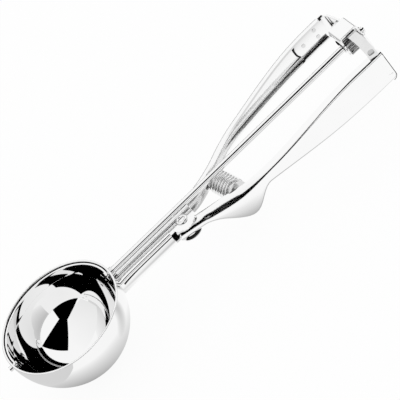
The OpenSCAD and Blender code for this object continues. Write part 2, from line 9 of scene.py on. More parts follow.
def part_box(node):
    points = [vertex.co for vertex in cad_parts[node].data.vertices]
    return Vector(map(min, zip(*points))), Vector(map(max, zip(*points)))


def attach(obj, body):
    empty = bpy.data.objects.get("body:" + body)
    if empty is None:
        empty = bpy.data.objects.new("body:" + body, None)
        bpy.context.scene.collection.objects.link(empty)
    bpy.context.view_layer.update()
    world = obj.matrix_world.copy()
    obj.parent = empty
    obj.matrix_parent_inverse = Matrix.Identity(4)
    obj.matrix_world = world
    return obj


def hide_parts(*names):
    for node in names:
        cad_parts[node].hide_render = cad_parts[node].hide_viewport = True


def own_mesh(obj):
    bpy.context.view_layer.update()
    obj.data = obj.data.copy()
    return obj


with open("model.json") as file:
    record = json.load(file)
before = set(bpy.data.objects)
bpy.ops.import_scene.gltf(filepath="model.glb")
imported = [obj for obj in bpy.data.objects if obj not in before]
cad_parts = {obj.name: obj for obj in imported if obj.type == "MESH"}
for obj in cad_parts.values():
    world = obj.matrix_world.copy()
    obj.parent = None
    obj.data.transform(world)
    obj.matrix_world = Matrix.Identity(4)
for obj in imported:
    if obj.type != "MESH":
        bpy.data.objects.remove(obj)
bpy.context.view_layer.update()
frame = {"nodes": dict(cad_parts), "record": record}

# ---------------------------------------------------------------- camera of the photograph
MM = 0.001
IMAGE_W = 400
FOCAL_PX = 2500
SENSOR_MM = 36
CAM_AZIMUTH = math.radians(-4.16)
CAM_ELEVATION = math.radians(40.67)
CAM_ROLL = math.radians(41.24)
CAM_DISTANCE = 1.0695
CAM_TARGET = Vector((3.45 * MM, 0, 23.58 * MM))
CAM_CLIP = 20

# ---------------------------------------------------------------- sizes, in millimetres
# the scraper rod lies along X at y = 0, z = 0 and the bowl centre is x = 0; to_frame() puts a piece in place
SHIFT = Vector((-74.3, 0, 29))
UP = Vector((0, 0, 1))
LEFT = Vector((0, 1, 0))
QUARTER = math.pi / 2

# sheet steel, and the small steps that keep two of its faces out of one plane
SHEET = 1
NEAR = 0.01
HAIR = 0.02
OVERLAP = 0.1
EDGE_R = 0.2
EDGE_ANGLE = 50
SMOOTH_ANGLE = 32

# thin dark faces of painted shade: how thick they are, and how far they stand off the sheet
SKIN = 0.05
SKIN_LIFT = 0.03

# bowl and blade
BOWL_R = 29
BOWL_WALL = 1
BOWL_LIP = 2.5
BOWL_RIM_R = 0.3
BOWL_FACETS = 160
BLADE_GAP = 0.4
BLADE_WIDTH = 5.2
BLADE_WALL = 0.8
BLADE_EDGE_R = 0.12
BLADE_REST = math.radians(-2)
BLADE_STEPS = 96
EYE_INSET = 0.55
EYE_FACETS = 48

# rod, from its head in the blade's eye to its tip behind the bracket
ROD_R = 1.6
ROD_HEAD_R = ROD_R + 0.7
ROD_HEAD_X = (26.1, 26.9)
ROD_NECK_R = 1.1
ROD_BODY_X = 27.6
ROD_GROOVE_R = ROD_R - 0.35
ROD_GROOVE_X = (177.1, 177.9)
ROD_GROOVE_SLOPE = 0.05
ROD_TIP_X = 179.2
ROD_CHAMFER = 0.2
ROD_FACETS = 64

# neck plate, trough and fork
PLATE_Z = -2.4
PLATE_LOW = PLATE_Z - SHEET
SEAM_Z = PLATE_LOW - 0.6
FORK_LOW = PLATE_Z - 7.8
NECK_HALF = 6
NECK_CORNER = 1.4
NECK_FLARE = 1.8
NECK_FLARE_X = (24, 40)
NECK_BITE = 0.4
NECK_INSIDE_X = BOWL_R - 1
NECK_X = 29.5
SHELL_X = 30
SHELL_END = 58
SHELL_STEP = 4
SHELL_MID = SEAM_Z - 2.3
SHELL_TOP = SEAM_Z - 0.15
NECK_END = SHELL_END + OVERLAP
# painted shade line under the lips of the neck plate: where it ends, how deep it is, and how much deeper
# near the bowl
NECK_SHADE_END = SHELL_END - 0.2
NECK_SHADE_DEPTH = 0.6
NECK_SHADE_DEEPER = 0.4
NECK_SHADE_DEEPER_X = (26, 42)

# ears and rivet of the pivot
ROUND_FACETS = 64
ROLL_FACETS = 24
PIVOT = (66, -4.5)
PIVOT_X, PIVOT_Y = PIVOT
EAR_TOP_R = 6.2
EAR_LOW_R = 5.7
EAR_SLACK = 0.2
LEVER_EAR_R = 5
LEVER_EAR_TOP = PLATE_LOW - EAR_SLACK
LEVER_EAR_LOW = FORK_LOW + SHEET + EAR_SLACK
RIVET_R = 1.7
RIVET_PAST = 0.5
RIVET_HEAD_R = 2.9
RIVET_HEAD_H = 0.9
RIVET_ROLL_R = 0.85
RIVET_DIMPLE = (PLATE_Z - 0.2, PLATE_Z + 0.15)
RIVET_DIMPLE_R = RIVET_HEAD_R - 1
RIVET_FOOT_ROUND = 0.5

# rivet of the rack
RACK_RIVET_R = 0.9
RACK_RIVET_HEAD_R = 1.5
RACK_RIVET_HEAD_H = 0.6
RACK_RIVET_ROUND = 0.45

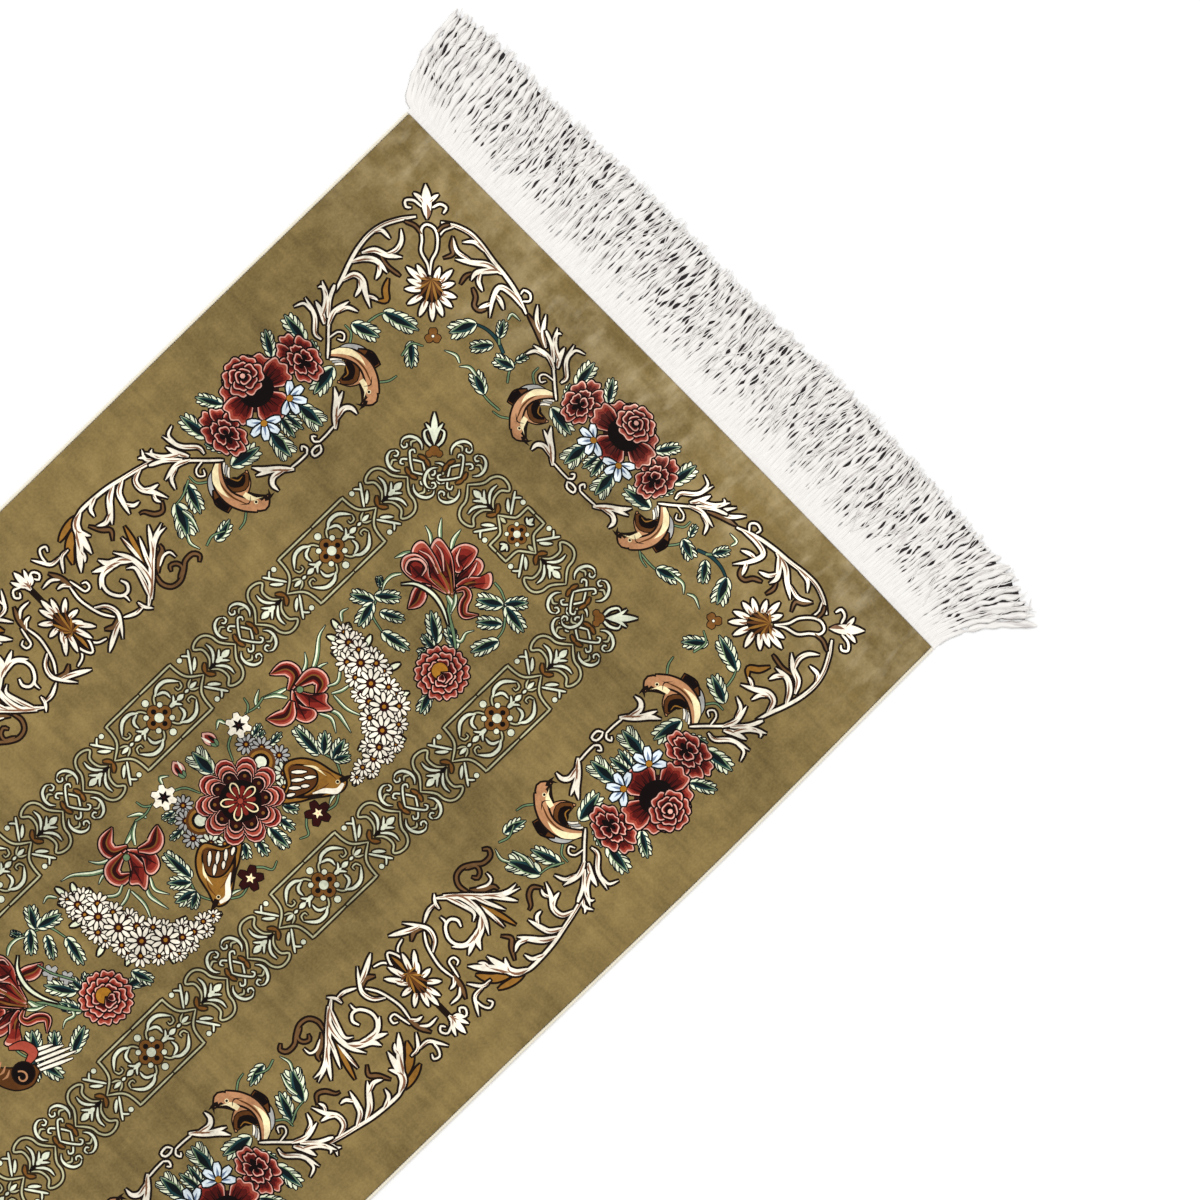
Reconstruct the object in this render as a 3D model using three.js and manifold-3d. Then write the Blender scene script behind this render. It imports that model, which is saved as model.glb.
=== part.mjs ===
// A silk runner rug lying flat on the floor, with a long white fringe at both ends.
//
// Millimetres, +Z up. X runs across the rug and Y along it, and the origin is the middle of
// its underside. The woven body with its pile is one flat slab. A whipped edge cord runs
// along each long side. At each end a narrow plain-woven strip carries the fringe, whose
// strands lie on the floor, comb-like, and fan out past the corners.

import * as THREE from 'three';
import { mergeVertices } from 'three/addons/utils/BufferGeometryUtils.js';
import Module from 'manifold-3d';

const wasm = await Module();
wasm.setup();

// Driving dimensions of the woven body.
const PILE_WIDTH = 750;
const PILE_LENGTH = 2410;
const PILE_THICKNESS = 4;
const PILE_EDGE_ROUNDING = 0.8;
const JOIN_GAP = 0.3;

// How the pile's ends bow out and run askew, as woven: a wave over the half width, in mm.
const END_BOW = { height: 1.1, turns: 2.6, start: 0.8, skew: -0.5 };

// The whipped cord along each long side, and its section as shares of half its width and of
// its height.
const SELVEDGE_WIDTH = 3.4;
const SELVEDGE_HEIGHT = 3.2;
const SELVEDGE_STEPS = 36;
const SELVEDGE_END_SHARE = 0.999;
const SELVEDGE_SECTION = [
  { across: 0.7, up: 0 },
  { across: 1, up: 0.45 },
  { across: 0.5, up: 1 },
];

// The plain-woven end strip and the fringe that grows out of it.
const STRIP_WIDTH = 10;
const STRIP_THICKNESS = 1.6;
const STRANDS = 120;
const STRAND_WIDTH = 4.4;
const STRAND_HEIGHT = 2;
const STRAND_SECTION = [
  { across: 1, up: 0 },
  { across: 0.55, up: 1 },
];
const STRAND_ROOT_DEPTH = 3;
const STRAND_STEPS = 4;
const STRAND_LEAN_POWER = 1.15;
const STRAND_WANDER = 0.5;
const STRAND_RAGGEDNESS = 2.2;

// The wave that combs neighbouring strands the same way: its size, and its turn in radians
// along a strand and over half the rug's width.
const COMBING = { size: 3.2, along: 4.2, across: 9 };

// How far each long side stands out past the straight side, at stations along the rug.
// The station is a share of half the length, from one end to the other.
const SIDE_UNEVENNESS = [
  { along: -1.0, left: 0.4, right: -0.6 },
  { along: -0.75, left: 1.1, right: 1.4 },
  { along: -0.5, left: -1.2, right: 0.8 },
  { along: -0.25, left: -0.6, right: -1.6 },
  { along: 0.0, left: 0.9, right: -2.2 },
  { along: 0.25, left: 1.5, right: -3.0 },
  { along: 0.5, left: 0.6, right: -1.2 },
  { along: 0.75, left: -0.4, right: 2.4 },
  { along: 1.0, left: -1.6, right: -0.8 },
];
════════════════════
_What is required:_
Return exactly the lines that run from the top of the listing above to the line containing "zip(*points))), Vector(map(max, zip(*points)))", please, keeping both end lines and leaving out everything else.

_The completed task:_
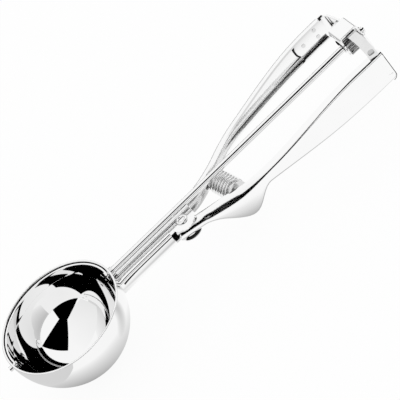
The OpenSCAD and Blender code for this object continues. Write part 2, from line 9 of scene.py on. More parts follow.
def part_box(node):
    points = [vertex.co for vertex in cad_parts[node].data.vertices]
    return Vector(map(min, zip(*points))), Vector(map(max, zip(*points)))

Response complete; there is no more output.